Patterns within the Excel spreadsheets are very limited, rarely lasting more than 6 concurrent rows or columns and no two sheets which need to be imported have much similarity.
Documentation of all systems are very limited.
Without my revealing any confidential data, does anyone have any good ideas how I might optimize my workflow?
It's not clear exactly what you need to do: here are 3 possible scenarios, requiring increasing knowledge of Excel.
1. If all you want is to convert the Excel spreadsheets into CSV format then just save the worksheets as CSVs.
2. If you just want the data and not the formulae then it would be simple (using VBA) to output anything that isn't a formula (the cell.Formula won't start with =).
3. If you need to create a linkage excel-->csv-->existing Salesforce objects/SOQL then you will need to understand both the Excel Spreadsheets and the Salesforce objects/SOQL that have been created. This will be difficult unless you have good knowledge and experience of Excel and also understand what the salesforce App requires.
Brian, if you're still working on this, here's one way to approach the problem. I use this kind of process often for updating data between SFDC and marketing automation apps.
1) Analyze the formulae that you're re-creating in Salesforce.com to determine what base data fields you need (stuff that doesn't have to be calculated from something else.
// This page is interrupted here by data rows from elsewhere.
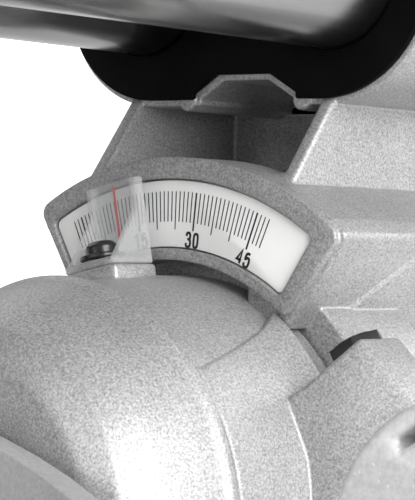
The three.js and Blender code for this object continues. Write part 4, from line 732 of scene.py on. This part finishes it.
FIGURES = {
    "0": [
        (0.5, 1), (0.1, 0.97), (0.02, 0.5), (0.1, 0.03), (0.5, 0), (0.9, 0.03), (0.98, 0.5), (0.9, 0.97),
        (0.5, 1)],
    "1": [(0.1, 0.78), (0.62, 1), (0.62, 0)],
    "3": [
        (0.05, 0.76), (0.1, 1), (0.85, 1.03), (0.92, 0.56), (0.38, 0.54), (0.98, 0.52), (1, 0), (0.1, -0.03),
        (0.02, 0.25)],
    "4": [(0.75, 0), (0.75, 1), (0, 0.27), (1.02, 0.27)],
    "5": [
        (0.92, 0.98), (0.14, 0.98), (0.06, 0.46), (0.4, 0.66), (1.02, 0.66), (1.02, -0.02), (0.1, -0.04),
        (0.02, 0.25)],
}
CURVED_FIGURES = {"0": 3, "1": 0, "3": 3, "4": 0, "5": 2}


def rounded_line(points, passes):
    """The line with its corners cut again and again, which rounds it."""
    for _ in range(passes):
        cut = [points[0]]
        for first, second in zip(points, points[1:]):
            cut += [tuple(first[i] + (second[i] - first[i]) * share for i in (0, 1))
                    for share in (0.25, 0.75)]
        points = [*cut, points[-1]]
    return points


def ribbon(shape, points, width, place):
    """A flat stroke along a line, in the (x, z) plane of a place."""
    line = [Vector(point) for point in points]
    closed = (line[0] - line[-1]).length < 1e-4
    sides = []
    for i, point in enumerate(line):
        back = point - line[i - 1] if i else line[0] - line[-2]
        ahead = line[i + 1] - point if i + 1 < len(line) else line[1] - line[0]
        if not closed:
            back = back if i else ahead
            ahead = ahead if i + 1 < len(line) else back
        before, after = back.normalized(), ahead.normalized()
        middle = (before + after).normalized()
        normal = Vector((-middle.y, middle.x))
        reach = width / 2 / max(0.45, normal.dot(Vector((-after.y, after.x))))
        sides.append([shape.verts.new(place @ Vector((spot.x, 0, spot.y))) for spot in (
            point + normal * reach, point - normal * reach)])
    for (a, b), (c, d) in zip(sides, sides[1:]):
        shape.faces.new((a, b, d, c))


def printed_number(shape, text, place, height, stroke):
    """Condensed figures in the (x, z) plane of a place, centred on it."""
    width = 0.36 * height
    step = width + 1.5 * stroke
    for i, figure in enumerate(text):
        left = (i - (len(text) - 1) / 2) * step - width / 2
        points = [(left + x * width, (y - 0.5) * (height - stroke)) for x, y in FIGURES[figure]]
        ribbon(shape, rounded_line(points, CURVED_FIGURES[figure]), stroke, place)


def bevel_scale_print():
    shape = bmesh.new()
    for mark in range(-2, 49):
        inner = 52.7 if mark % 5 == 0 else 54.2
        width = 0.38 if mark % 15 == 0 else 0.24
        turn = Matrix.Rotation(math.radians(mark + POINTER_TURN), 4, "Y")
        printed_mark(shape, turn @ Matrix.Translation((0, -0.12, (inner + 60) / 2)), 60 - inner, width)
    for number in (0, 15, 30, 45):
        turn = Matrix.Rotation(math.radians(number + POINTER_TURN), 4, "Y")
        printed_number(shape, str(number), turn @ Matrix.Translation((0, -0.14, 50.95)), 3.1, 0.52)
    return shape


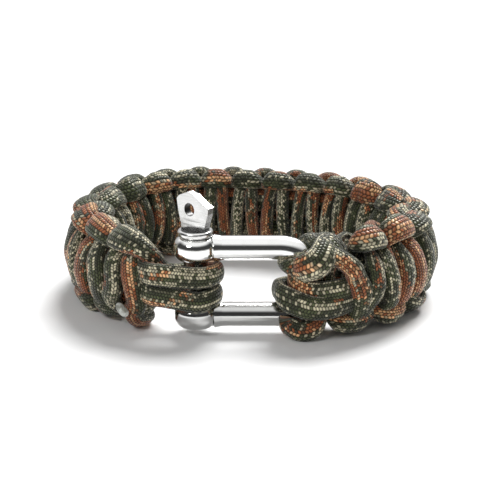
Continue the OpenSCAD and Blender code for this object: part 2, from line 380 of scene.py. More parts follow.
def cordTree(material, c):
    tree = bpy.data.node_groups.new("Cord sweep", "GeometryNodeTree")
    face = tree.interface
    face.new_socket(name="Path", in_out="INPUT", socket_type="NodeSocketGeometry")
    sides = face.new_socket(name="Sides", in_out="INPUT", socket_type="NodeSocketInt")
    softness = face.new_socket(name="Softness", in_out="INPUT", socket_type="NodeSocketFloat")
    sides.default_value = c["sides"]
    softness.default_value = c["softness"]
    face.new_socket(name="Cord", in_out="OUTPUT", socket_type="NodeSocketGeometry")
    given = tree.nodes.new("NodeGroupInput")
    put = tree.nodes.new("NodeGroupOutput")

    def add(kind):
        return tree.nodes.new("GeometryNode" + kind)

    def attribute(name, kind="FLOAT"):
        node = add("InputNamedAttribute")
        node.data_type = kind
        node.inputs["Name"].default_value = name
        return [s for s in node.outputs if s.enabled and s.name == "Attribute"][0]

    def store(geometry, name, kind, domain, value):
        node = add("StoreNamedAttribute")
        node.data_type = kind
        node.domain = domain
        node.inputs["Name"].default_value = name
        wire(tree, geometry, node.inputs["Geometry"])
        wire(tree, value, [s for s in node.inputs if s.enabled and s.name == "Value"][0])
        return node.outputs[0]

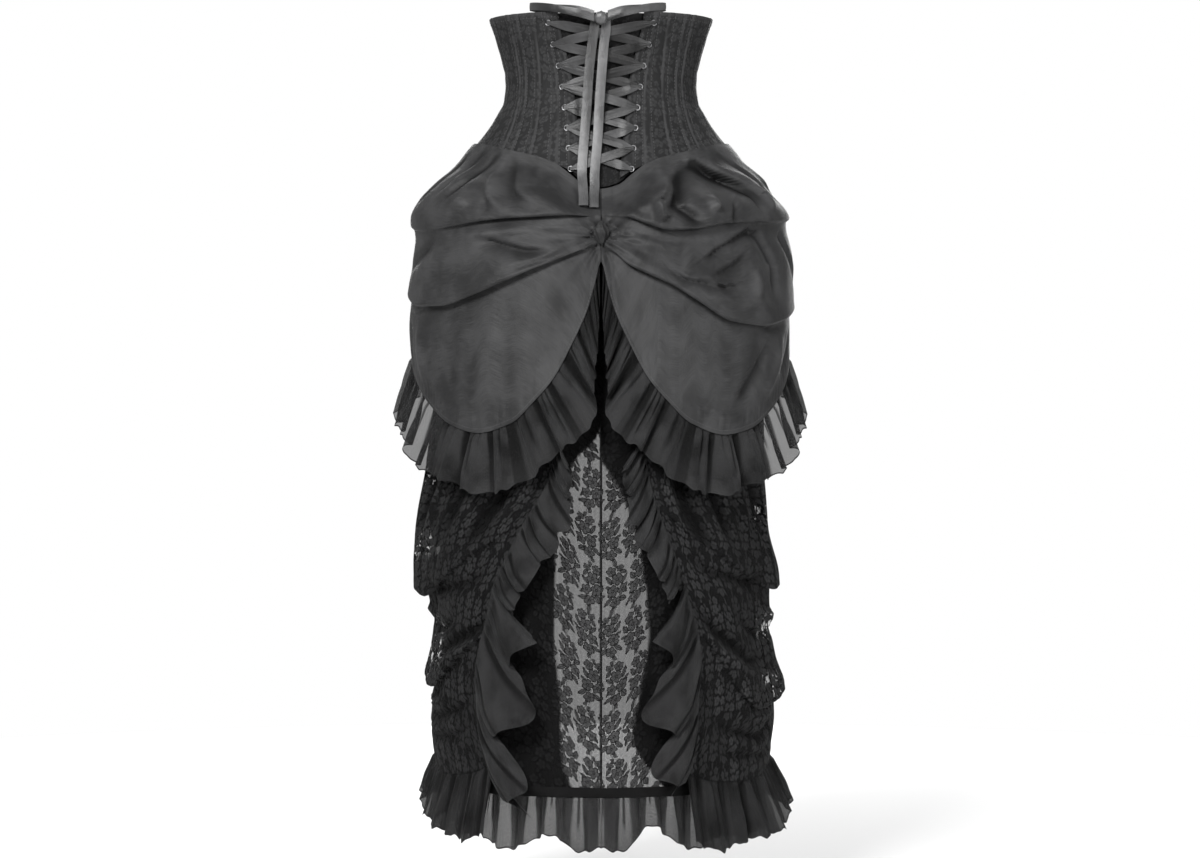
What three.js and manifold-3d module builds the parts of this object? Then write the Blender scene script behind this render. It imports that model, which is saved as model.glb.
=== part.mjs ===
import * as THREE from "three";
import { mergeVertices } from "three/addons/utils/BufferGeometryUtils.js";
import Module from "manifold-3d";

// An underbust corset dress, filled out as it is worn and open inside.
// The corset laces up the back with satin ribbon over a modesty panel. Below it a taffeta
// overskirt is caught up at the centre back and edged with a gathered ruffle, and a long lace
// skirt hangs under it with a looped-up drape and cascading ruffles on each side.
// Millimetres. The origin is the centre of the waist, +Z is up, the laced back faces -Y, and
// +X is the wearer's right. Angles run round the body from the centre back, positive to +X.

const wasm = await Module();
wasm.setup();

// Cloth and gaps
const corsetWall = 2;
const satinWall = 1.5;
const laceWall = 1.4;
const ruffleWall = 1;
const ribbonWall = 0.8;
const seamGap = 0.3;
const layGap = 0.4; // between one cloth and the one that it is sewn on
const facetRoom = 1.1; // more room where the facets of two curved cloths don't match
const centreGap = 0.1; // degrees on each side of the centre back seam
const sideSeamGap = 0.38; // degrees on each side of the overskirt's side seams

// Corset
const corsetTop = 84;
const boneWidth = 7;
const boneRise = 1;
const laceRows = 8;
const firstLaceRow = 70;
const lastLaceRow = -118;
const eyeletInset = 14; // from the lacing edge
const ribbonWidth = 12;
const lowCrossing = 1.5; // how far each lacing ribbon stands out of the gap where they cross
const highCrossing = 3.2;

// Skirts
const sewnOverlap = 8; // how far a skirt's top lies on the corset, and a ruffle's on its edge
const skirtFrontEdge = 128; // the angle where the open front of the long skirt starts
const overskirtEnd = 118; // the angle where the overskirt's back meets its front piece
const hemBandHeight = 14;
// How far a skirt's outer face lies outside or inside the corset where its top is sewn on.
const overCorset = boneRise + layGap + facetRoom + 1 + satinWall;
const underCorset = corsetWall + layGap + facetRoom;

const degree = Math.PI / 180;
const left = -1;
const right = 1;
const sideName = { [left]: "left", [right]: "right" };

// A table with named columns, read anywhere between its rows along a smooth curve.
function table(names, rows) {
  const at = rows.map((row) => row[0]);
  const direction = at[1] > at[0] ? 1 : -1;
  return (name, x) => {
    const column = rows.map((row) => row[names.indexOf(name)]);
    const slope = (i) => {
      if (i <= 0 || i >= at.length - 1) return 0;
      const before = (column[i] - column[i - 1]) / (at[i] - at[i - 1]);
      const after = (column[i + 1] - column[i]) / (at[i + 1] - at[i]);
      return before * after <= 0 ? 0 : (2 * before * after) / (before + after);
    };
    let i = 0;
    while (i < at.length - 2 && (x - at[i + 1]) * direction > 0) i += 1;
    const span = at[i + 1] - at[i];
    const t = THREE.MathUtils.clamp((x - at[i]) / span, 0, 1);
    const rise = t * t * (3 - 2 * t);
    return (
      column[i] * (1 - rise) +
      column[i + 1] * rise +
      slope(i) * span * t * (1 - t) * (1 - t) -
      slope(i + 1) * span * t * t * (1 - t)
    );
  };
}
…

2) Find those columns/rows in your spreadsheets and use Paste Special -> Values in a new spreadsheet to create an upload file with values instead of formulae that you need for each data area (leads, prospects, accounts, etc.)
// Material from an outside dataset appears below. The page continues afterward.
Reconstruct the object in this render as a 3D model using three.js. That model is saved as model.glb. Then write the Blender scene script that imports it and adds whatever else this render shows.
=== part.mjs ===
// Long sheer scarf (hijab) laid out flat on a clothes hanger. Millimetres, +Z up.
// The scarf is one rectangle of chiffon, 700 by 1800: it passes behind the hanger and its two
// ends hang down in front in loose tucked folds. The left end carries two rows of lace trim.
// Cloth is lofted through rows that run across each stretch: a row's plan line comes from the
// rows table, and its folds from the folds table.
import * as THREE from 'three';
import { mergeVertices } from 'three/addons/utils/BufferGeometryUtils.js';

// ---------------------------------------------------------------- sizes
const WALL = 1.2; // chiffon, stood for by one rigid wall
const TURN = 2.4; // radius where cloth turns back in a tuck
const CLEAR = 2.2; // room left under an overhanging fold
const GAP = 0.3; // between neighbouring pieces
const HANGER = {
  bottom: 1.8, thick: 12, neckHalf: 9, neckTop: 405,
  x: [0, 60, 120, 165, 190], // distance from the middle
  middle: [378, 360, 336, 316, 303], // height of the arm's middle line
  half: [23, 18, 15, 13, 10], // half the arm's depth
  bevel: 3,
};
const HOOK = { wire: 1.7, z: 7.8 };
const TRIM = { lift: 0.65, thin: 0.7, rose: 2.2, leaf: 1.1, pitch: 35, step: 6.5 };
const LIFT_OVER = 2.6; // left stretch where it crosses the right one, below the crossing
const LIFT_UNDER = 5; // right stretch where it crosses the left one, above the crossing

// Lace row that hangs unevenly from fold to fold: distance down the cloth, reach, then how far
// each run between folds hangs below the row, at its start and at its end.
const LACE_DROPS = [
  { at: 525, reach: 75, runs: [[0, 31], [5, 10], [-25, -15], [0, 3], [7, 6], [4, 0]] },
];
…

3) If you have to associate the info with leads or contacts or accounts and you have already uploaded or created those records in Salesforce.com, be sure to export them with their ID numbers. That makes it easy to use the vlookup formula in Excel to match up fields that you need to add and then re-upload the data into Salesforce.
Like data cleaning, this can be a tedious process. But if you take it step by step it shouldn't be too hard. Good luck.